É verdade que Estados totalitários como a União Soviética e sua cópia tupiniquim, o Estado Novo de Vargas, criaram, através do poder central, plataformas de articulação, que permitiam a participação pelega da sociedade no governo, como forma de manter principalmente os sindicatos, no caso brasileiro, sob o jugo do ditador. No entanto, é preciso lembrar que lá não havia parlamento, e nem eleições, de modo que esta participação direta era a forma alternativa que os regimes encontravam de conferir alguma legitimidade ao governo.

Veja, não é porque o ditador invoca a bíblia, que nós seremos contra deus.

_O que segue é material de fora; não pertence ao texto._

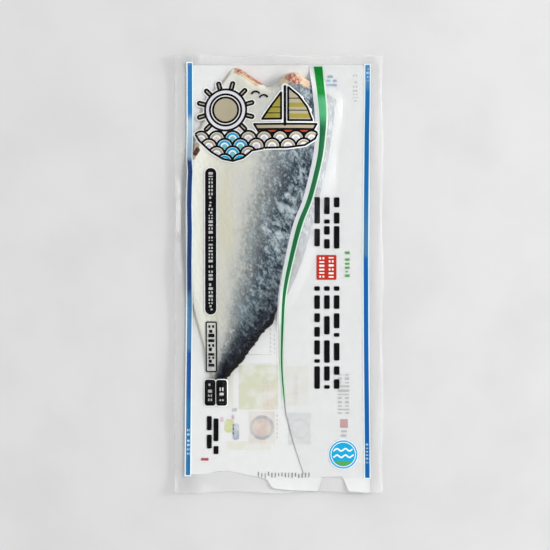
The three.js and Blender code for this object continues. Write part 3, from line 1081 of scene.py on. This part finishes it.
def printPicture():
    look, part = pictureLook, pictureShapes()
    filled = ["sun", "ring", "rays", "deck", "hull", "sail", "jib"]
    halo = grown(joined(*[part[k] for k in filled + ["mast", "sea", "marks"]]), look["halo"])
    outlined = [rimOf(part[k], look["line"]) for k in filled]
    lines = joined(*outlined, *[part[k] for k in ("mast", "gulls", "seaLines", "marks")])
    fills = {"sun": "tan", "ring": "lilac", "rays": "tan", "hull": "brick", "deck": "tan", "swell": "sky",
             "drops": "teal", "foam": "tan", "pebbles": "cloth", "sail": "tan", "stripes": "olive",
             "jib": "olive"}
    inkPatch("pictureHalo", halo, look["area"], coarse, whiteInk, "ink_white", "ground")
    for key, ink in fills.items():
        shape = common(part[key], outside(part["stripes"])) if key == "sail" else part[key]
        name = "picture" + key.capitalize()
        inkPatch(name, shape, look["area"], fine, inkOf(name + "Ink", ink), "ink_colours", "colour")
    inkPatch("pictureLines", lines, look["area"], fine, blackInk, "ink_black", "line")


printPicture()
print("picture printed")


badgeLook = {"at": (44.5, -123.6), "radius": 9.7, "halo": 0.6, "ring": (8.4, 0.5), "waves": (-1.2, 3.2),
             "wave": 1.0, "swell": (0.8, 1.1), "ground": (-8, 3.6)}


def printBadge():
    look = badgeLook
    (cx, cy), (ringAt, ringWidth), (swell, turns), (groundY, groundHalf) = [
        look[key] for key in ("at", "ring", "swell", "ground")]
    area = (cx - 12, cy - 12, cx + 12, cy + 12)
    face = disc(cx, cy, look["radius"])
    ground = common(disc(cx, cy, ringAt - 0.8), slab(cx, cy + groundY, 12, groundHalf))
    across = np.linspace(-7, 7, 29)
    waves = [stroke(list(zip(cx + across, cy + low + swell * np.sin(across * turns))), look["wave"])
             for low in look["waves"]]
    lines = joined(common(joined(*waves), disc(cx, cy, ringAt - 1.2)), rimOf(disc(cx, cy, ringAt), ringWidth))
    skyInk = inkOf("badgeInk", "sky")
    printAll([
        ("badgeHalo", grown(face, look["halo"]), area, coarse, whiteInk, "ink_white", "ground"),
        ("badgeFace", common(face, outside(ground)), area, fine, skyInk, "ink_blue", "colour"),
        ("badgeGround", ground, area, fine, leafInk, "ink_green", "colour"),
        ("badgeWaves", lines, area, fine, whiteInk, "ink_white", "line"),
    ])


printBadge()
smallMarks = [  # name, x, half its width, top, bottom, seed, ink
    ("leafMarks", 47.3, 1.6, 15.4, -5.0, 41, leafInk),
    ("blueMarks", 36.5, 3.6, 136.0, 125.5, 42, inkOf("blueMarkInk", "paleBlue", 0.8)),
    ("faintMarks", 52.6, 1.6, 136.5, 118.0, 43, inkOf("faintMarkInk", "ghostLine", 0.4)),
    ("stripeMarksLeft", -61.6, 0.9, -106.0, -126.0, 46, inkOf("stripeMarkInk", "palest", 0.6)),
    ("stripeMarksTop", 61.1, 0.9, 141.0, 128.5, 48, inkOf("stripeMarkInkTop", "palest", 0.6)),
    ("stripeMarksRight", 60.75, 0.9, -116.0, -131.0, 47, inkOf("stripeMarkInkRight", "palest", 0.5)),
    ("ghostColumn", 44.7, 4.0, -68.5, -97.5, 44, ghostInk),
    ("ghostColumnLow", 44.7, 4.0, -107.0, -113.0, 45, ghostInk),
]
for name, x, half, top, bottom, seed, ink in smallMarks:
    area = (x - half - 1, bottom - 1, x + half + 1, top + 1)
    level = "line" if name.startswith("stripe") else "colour"
    inkPatch(name, barRow(x, half, top, bottom, seed, (0.8, 1.9), 1.3), area, fine, ink, "ink_colours", level)
rose, roseBox = slab(45.0, -102.4, 2.7, 3.0, 0.4), (41, -107, 49, -98)
inkPatch("roseSquare", rose, roseBox, coarse, inkOf("roseSquareInk", "rose", 0.7), "ink_colours", "colour")
print("badge and marks printed")


# the back film's white, the pale fields that show through it, and its outer side
def backPatch(name, shape, box, ink, level, cloud=None):
    finish = inkOf(name + "Ink", ink, cloud=inks[cloud] if cloud else None)
    inkPatch(name, shape, box, hiddenPitch if level == "under" else coarse, finish, "back_film", level)


inkPatch("backPrint", printField, wholeBox, 1.5, inkOf("backInk", "backWhite"), "back_film", "white")
wordRows = [(-10, -74, 6), (-7.4, -74, 6), (-5.4, -38, 6), (-2.6, -42, 5), (12.2, -70, 7), (-31, -97, 5),
            (-0.8, -97, 6)]  # x, top, and how many dashes
backFields = [  # name, ink, level, and flat slabs as x, y, half width, half length, corner
    ("ghostYellow", "ghostYellow", "ghost", [(-13.6, -77.6, 13.5, 15.3, 0.6)]),
    ("ghostPale", "ghostPale", "ghost", [(-20, -117.5, 15, 3, 0.4), (12.5, -76.5, 8.5, 13.5, 0.6)]),
    ("ghostPink", "ghostPink", "ghostTop", [(-6.4, -84.5, 4.4, 8.5, 0.4)]),
    ("ghostFrames", "ghostBlush", "ghostTop", [(-11.2, -105.2, 8.9, 11.2, 0.5)]),
    ("ghostFrameRight", "ghost", "ghostTop", [(14.6, -106, 7.9, 11, 0.5)]),
    ("ghostBlob", "ghostLime", "ghost", [(-33.6, -104.0, 3.4, 4.6, 2.6)]),
    ("ghostBerry", "ghostRose", "ghostTop", [(-38.5, -99.5, 1.2, 1.9, 1.1), (-31.0, -98.0, 1.0, 1.4, 0.8)]),
    ("ghostSlate", "ghostSlate", "ghostMark", [(-29, -108, 2.2, 5.6, 1.6), (-30, -93, 1.8, 1.2, 0.8)]),
    ("ghostLines", "ghostLine", "ghostTop", [(-12.0, -55.2, 7.8, 0.28, 0.1), (-13.0, -61.7, 9.3, 0.25, 0.1)]),
    ("ghostWords", "ghostLine", "ghostMark",
     [(x, top - 3 * j, 0.5, 0.9, 0.2) for x, top, count in wordRows for j in range(count)]),
    ("ghostBars", "ghostPale", "ghostTop", [(-33.0, -79, 2.2, 13, 0.4)]),
    ("ghostPatch", "ghostPink", "ghostTop", [(11.5, -77, 2.0, 6, 0.4)]),
    ("underBlue", "blue", "under", [(0, 139, 60, 3.2, 0.5), (0, -130, 60, 3.2, 0.5)]),
    ("underYellow", "underYellow", "under", [(20, -60, 24, 34, 1.5)]),
    ("underSlate", "underSlate", "under", [(-24, 60 - 9 * k, 26 - (k % 3) * 4, 2.2, 0.6) for k in range(9)]),
    ("underGreen", "leaf", "under", [(32, 62, 16, 22, 3)]),
]
for name, ink, level, slabs in backFields:
    area = (min(x - w for x, _, w, _, _ in slabs) - 1, min(y - h for _, y, _, h, _ in slabs) - 1,
            max(x + w for x, _, w, _, _ in slabs) + 1, max(y + h for _, y, _, h, _ in slabs) + 1)
    cloud = "backWhite" if name.startswith("ghost") else None
    backPatch(name, joined(*[slab(*values) for values in slabs]), area, ink, level, cloud)
bowls = [  # name, x, y, radius, width of the rim, ink
    ("ghostBowl", -11.2, -105.2, 7.2, 2.4, "ghostSteel"),
    ("ghostDish", 14.6, -106, 6.4, 1.4, "ghostLine"),
]
for name, x, y, radius, width, ink in bowls:
    around = (x - 9, y - 9, x + 9, y + 9)
    backPatch(name, rimOf(disc(x, y, radius), width), around, ink, "ghostMark", "ghostBlush")
filling = disc(-11.2, -105.2, 5.8)
backPatch("ghostFilling", filling, (-18, -112, -4, -98), "ghostSalmon", "ghostMark", "ghostCream")
print("back printed")


floorLook = {"size": 3.0, "below": 0.00003, "pale": (0.64, 0.64, 0.64), "cloud": (0.60, 0.60, 0.605),
             "cloudSize": 60}


def buildFloor():
    half = floorLook["size"] / 2
    mesh = bpy.data.meshes.new("floor")
    corners = [(-half, -half, 0), (half, -half, 0), (half, half, 0), (-half, half, 0)]
    mesh.from_pydata(corners, [], [(0, 1, 2, 3)])
    floor = bpy.data.objects.new("floor", mesh)
    bpy.context.scene.collection.objects.link(floor)
    stone = newFinish("paleFloor")
    clouds = stone.ramped(stone.noise(floorLook["cloudSize"], 4), 0.35, 0.75)
    colour = stone.blended(clouds, floorLook["pale"], floorLook["cloud"])
    mesh.materials.append(stone.done(stone.surface(Base_Color=colour, Roughness=0.6)))
    floor.location.z = -floorLook["below"]


buildFloor()

camera = {"height": 1.5, "across": 0.37675, "aimX": -0.00226, "aimY": -0.0007, "sensor": 36}


def buildCamera():
    lens = bpy.data.cameras.new("camera")
    lens.sensor_width = camera["sensor"]
    lens.lens = camera["sensor"] * camera["height"] / camera["across"]
    seer = bpy.data.objects.new("camera", lens)
    seer.location = (camera["aimX"], camera["aimY"], camera["height"])
    bpy.context.scene.collection.objects.link(seer)
    bpy.context.scene.camera = seer


buildCamera()

lights = {
    "window": {"at": (2.40, 0.55, 1.73), "size": (0.95, 1.05), "power": 67},
    "lowWindow": {"at": (3.40, 0.50, 0.72), "size": (1.8, 0.9), "power": 36},
}


def buildLights():
    for name, look in lights.items():
        lamp = bpy.data.lights.new(name, "AREA")
        lamp.shape = "RECTANGLE"
        lamp.size, lamp.size_y = look["size"]
        lamp.energy = look["power"]
        holder = bpy.data.objects.new(name, lamp)
        holder.location = look["at"]
        holder.rotation_mode = "QUATERNION"
        holder.rotation_quaternion = (-holder.location).to_track_quat("-Z", "Y")
        bpy.context.scene.collection.objects.link(holder)


buildLights()

# dark only right above, where flat film mirrors it
world = {"high": 0.10, "low": 0.985, "from": 0.74, "to": 0.95}


def buildWorld():
    sky = Finish(bpy.data.worlds.new("studio"))
    height = sky.node("SeparateXYZ", inputs={0: sky.node("TexCoord", output="Generated")}, output="Z")
    share = sky.ramped(height, world["from"], world["to"])
    colour = sky.coloured(share, (0.0, (world["low"],) * 3), (1.0, (world["high"],) * 3))
    bpy.context.scene.world = sky.done(sky.node("Background", inputs={"Color": colour}), "OutputWorld")


buildWorld()
scene = bpy.context.scene
scene.view_settings.view_transform = "Standard"
scene.cycles.transparent_max_bounces = 32
print("stage set")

Afinal, o Executivo não precisa deste ou de qualquer outro artifício para tomar a decisão que quiser, sobretudo em questões de sua competência que independem de promulgação de lei, ou melhor, de concordância do legislativo. Quanto às políticas públicas que dependem de alteração legislativa, o executivo tampouco precisaria de consulta prévia a movimentos sociais para encaminhar ao Congresso o projeto de lei que bem entendesse.

Aliás, num presidencialismo de coalisão como o nosso, dificilmente o executivo deixa de angariar apoio quando quer aprovar um projeto de lei importante para o governo. Não é criando instâncias de diálogos dentro do próprio governo que irá conseguir maior chance de aprovação.

Forçoso reconhecer também que o que o decreto ganha em legitimidade perde em agilidade, e neste ponto peca o decreto, porque subordina, quase como uma camisa de força, as decisões do executivo ao aval da sociedade civil.

Seja como for, é preciso abandonar o preconceito que existe em torno da expressão “movimentos sociais”, ainda hoje vistos como grupelhos subversivos, preocupados em impor a desordem e incitar a revolução. Os movimentos sociais são hoje dos mais variados matizes e, se escolhidos de forma isenta e imparcial, poderão contribuir muito para o progresso civilizatório do país.